I have no moral compunction against forming relationships in the rooms of recovery. But 13th Stepping? Men and women with time preying on the newcomers? Well, that has about as much in common with healthy relationships as cast iron skillets have with evening wear.

I remember the story my wife tells of the not-so-gentle guidance she got from her sponsor when she first got sober. “They say no relationships for the first year. For you, let’s call it two years. As sick as you are anyone who would want you would have to be really sick!”

Not that my wife was immune to the predators who slink around meetings. 10-, 20-, 30-years. It made no difference. She was living on a woman’s sofa the first five months of her recovery. There were unsolicited offers of rides and meals. There was even an offer of a new wardrobe, convertible BMW and a condo in a Honolulu high-rise by a married man who “just wanted to help.”

“Can I have a sugar daddy,” she asked her sponsor. “No!,” came the curt reply. “But I think God sent him to help me.” “No, God sent me to help you, and if you do it you’ll get drunk and loaded.”

Forty-seven years sober when she passed, my wife’s sponsor had seen it all. The healthy ones didn’t prey on newcomers. They stayed at arms-length and encouraged sobriety to take root.

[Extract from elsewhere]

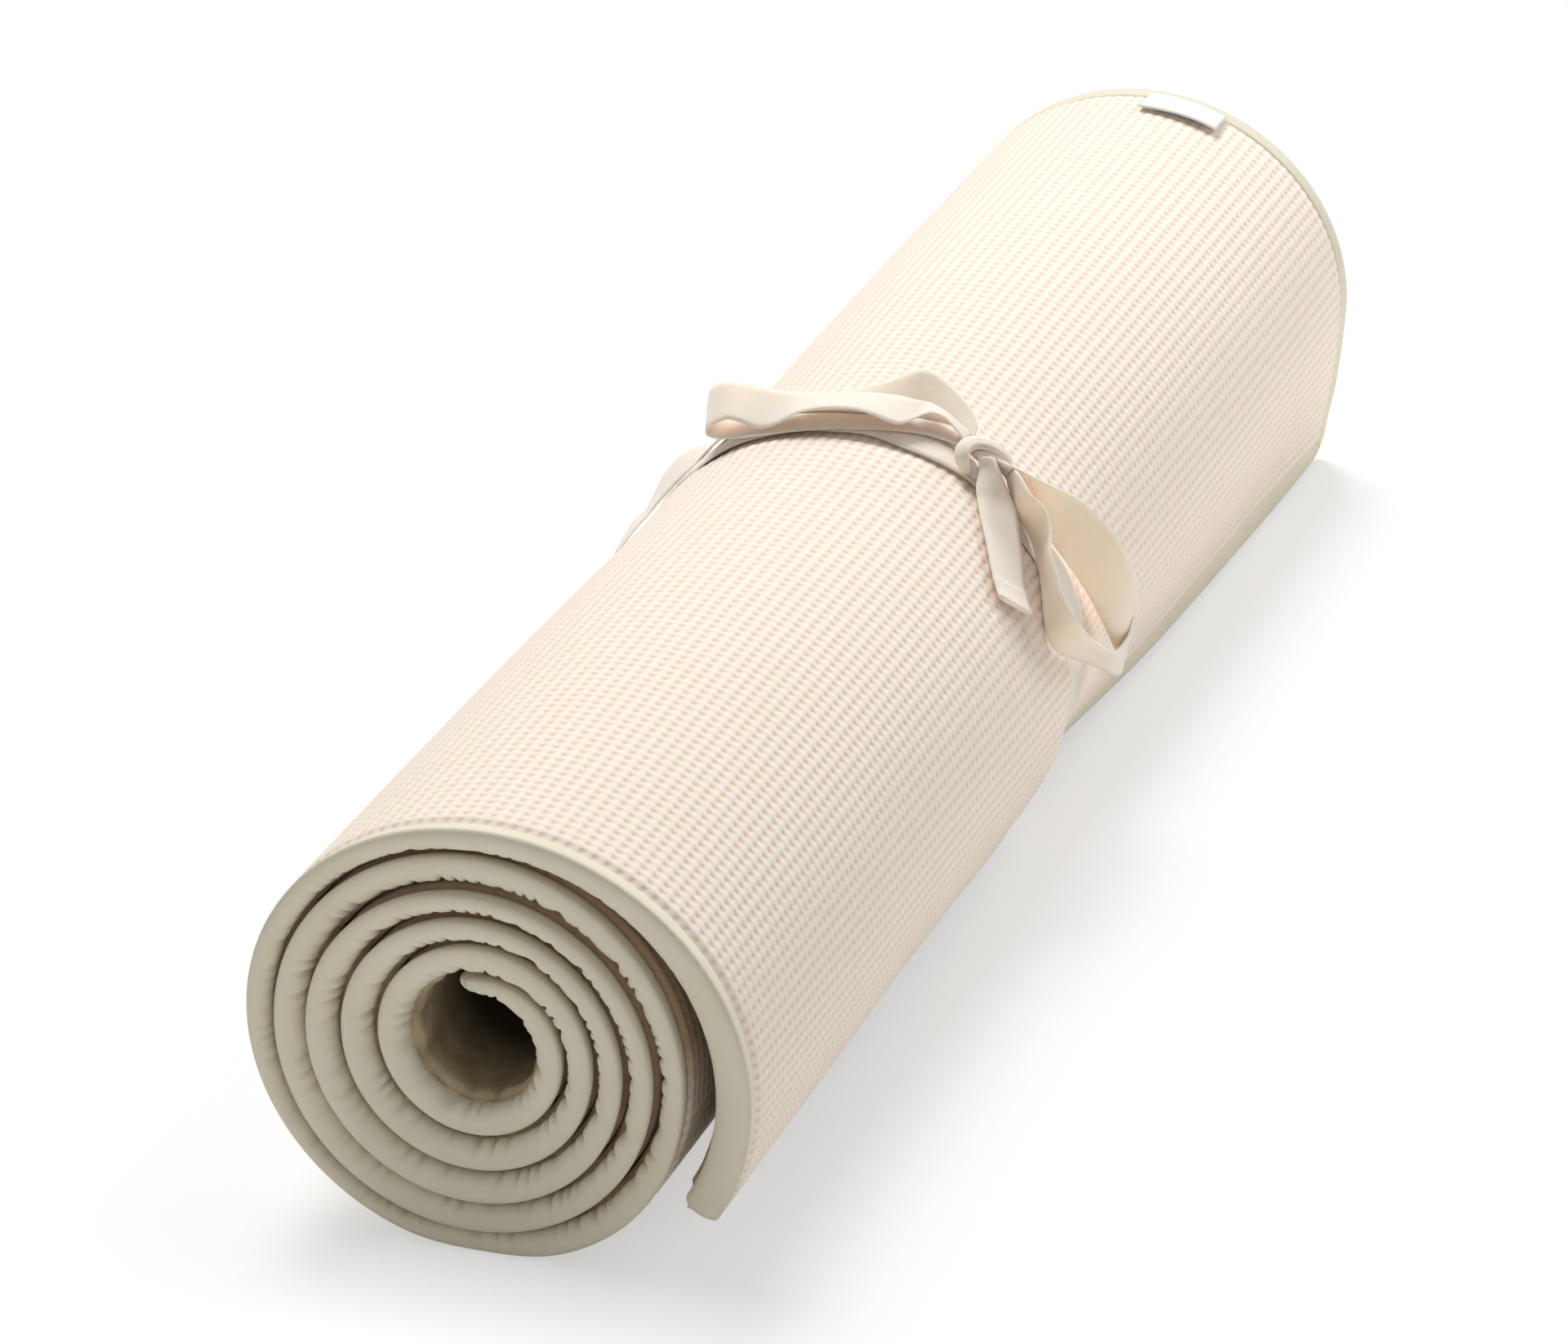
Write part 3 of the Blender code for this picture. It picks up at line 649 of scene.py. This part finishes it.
def waist_band():
    """Once round, on the outer turn, and straight across the step at the mat's free end.

    It narrows where the knot gathers it and a little under the left loop, where it is also
    pushed aside, and two small sines ripple its edges.
    """
    seat = mat_point(np.radians(np.arange(0, 316, 2.5)), TIE, 0.0)
    bridge = seat[-1] + (seat[0] - seat[-1]) * (np.arange(1, 15) / 15)[:, None]
    line = np.concatenate([seat, bridge])
    run = unit(np.roll(line, -1, axis=0) - np.roll(line, 1, axis=0))
    outward = np.stack([run[:, 2], 0 * run[:, 0], -run[:, 0]], axis=1)
    angle = np.arctan2(line[:, 2] - ROLL_MIDDLE, line[:, 0])
    gathered = np.exp(-((angle - KNOT_ANGLE) / 0.16) ** 2)
    under_loop = ease((angle - KNOT_ANGLE) / 0.3) * (1 - ease((angle - LOOP_BACK) / 0.3))
    half = TAPE_WIDTH / 2 * (1 - 0.45 * gathered - 0.15 * under_loop)
    ripple = 0.0005 * np.sin(angle * 9) + 0.0004 * np.sin(angle * 17 + 1)
    aside = np.array([0, 1.0, 0])
    centre = line + outward * BAND_LIFT + aside * (ripple + 0.0018 * under_loop)[:, None]
    near = above(centre - aside * half[:, None], BAND_FLOOR)
    far = above(centre + aside * half[:, None], BAND_FLOOR)
    rings, pattern, length = tape_rings(near, far, BAND_HOLLOW, closed=True)
    print(f"band round the waist: {length * 1000:.0f} mm")
    band = join("waist_band", [shell(rings, pattern, closed=True)])
    return wear(band, "mat", "tie_band"), length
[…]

She was more than happy to let my wife make a gay meeting her home group. “‘I didn’t have anything ‘the boys’ wanted,” my wife recalls, “But they loved me anyways.”

But wait a minute. Aren’t women like Celia equal partners in the disposable hookups they find themselves in?

“When we are out there running and gunning we are in survival mode,” my wife—who ran the streets for a decade—explains. “We snare and use anyone who stumbles across our path. When we first get sober we are still in survival mode. That’s why I tell the women I work with to give themselves a break. Learn to take care of yourself first. Find a relationship with yourself and a higher power. Sick attracts sick. Healthy attracts healthy.”

So I’m not hear to preach. Lord knows I have plenty to work on. But come on folks. Male or female. Straight or gay. If you have time, act like it. Leave the newcomer in peace. Share your experience, strength and hope. Not your leftover moves from the singles’ bar.

 

Prologue

Celia? What became of her? There were the menboys who passed her around. They had time. When she inevitably started jabbing a needle in her arm again they bailed on her.

There were the women who shunned her. Celia was young and pretty. That brought out scorn and judgement in some.

But then there were those who offered fellowship… no strings attached. Men who offered encouragement at arms length. Strong, sober women who shared their stories of finding themselves… their  strength… their hope. At times she listened.

She eventually moved two states away. She moved back home. She got sober there the first time. More of a return to sanity, less of a geographic. At least that’s what I like to tell myself.

The 13th steppers? They still come around. They still pick up chips… the brass ones. They still sit on the sidelines, swilling their coffee and scanning the room.

Occasionally they spew their version of sobriety. Cliches and tired stories. A watered down message of recovery. A message that says: “I got mine. You? You’re on your own.”